What our semiotics isn’t
Now, in true semiotic spirit (because one of the tools of semiotics is 'oppositions') I need to state what our kind of semiotics isn't. It isn't:
Guru-based speculation. We use evidence-based semiotics to develop hypotheses and set the context for research. We don’t pontificate
A substitute for research. Some semiotics agencies argue that people can't identify how their culture affects them, so we shouldn't ask them. This is plain silly in my opinion. Semiotics findings need to be integrated within the research if they are to be of any use.
Semiotic tools
Some semiotic tools are:

  • Identifying cultural codes, metaphors and connotations
  • Identifying meaning by comparing (oppositions)
  • Tracking cultural change (also known as diachronic analysis)
  • Understanding negotiated meaning
  • The semiotic square.

My background in semiotics
I originally came across semiotics while studying the work of Saussure during my Linguistics degree.

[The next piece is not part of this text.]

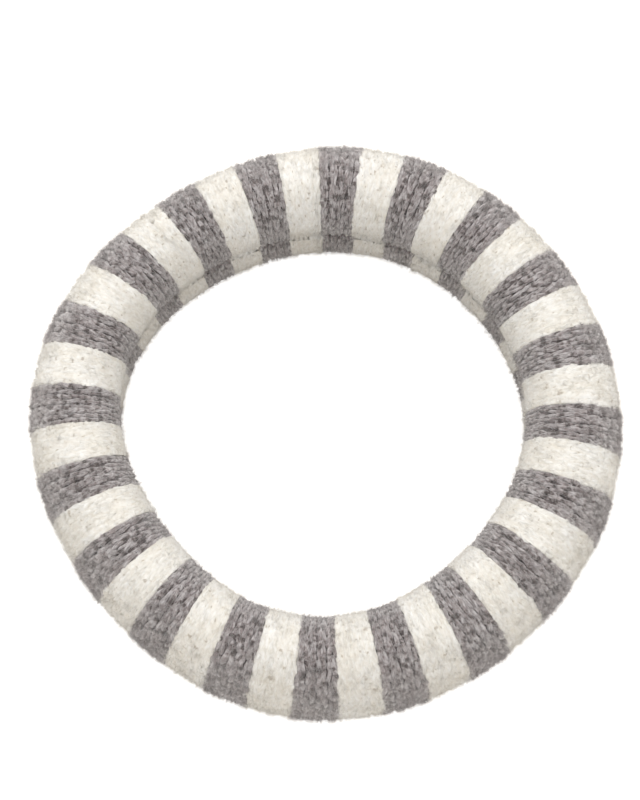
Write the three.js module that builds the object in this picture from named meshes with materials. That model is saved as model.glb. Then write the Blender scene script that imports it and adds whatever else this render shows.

Then in 1987 and 1989, I presented papers presented on semiotics in advertising to the MRSA Conference (Best Paper 1989) and the Marketing and Semiotics Conference in Indiana.
Private commercial work in semiotics focusing on advertising followed.
In 2009, I was a delegate at the Advanced Semiotics Course run by Malcolm Evans in London. This course broadened my knowledge of commercial semiotics, enabling me to apply semiotic concepts to a broader range of projects.  I have also attended a seminar in Sydney on social semiotics.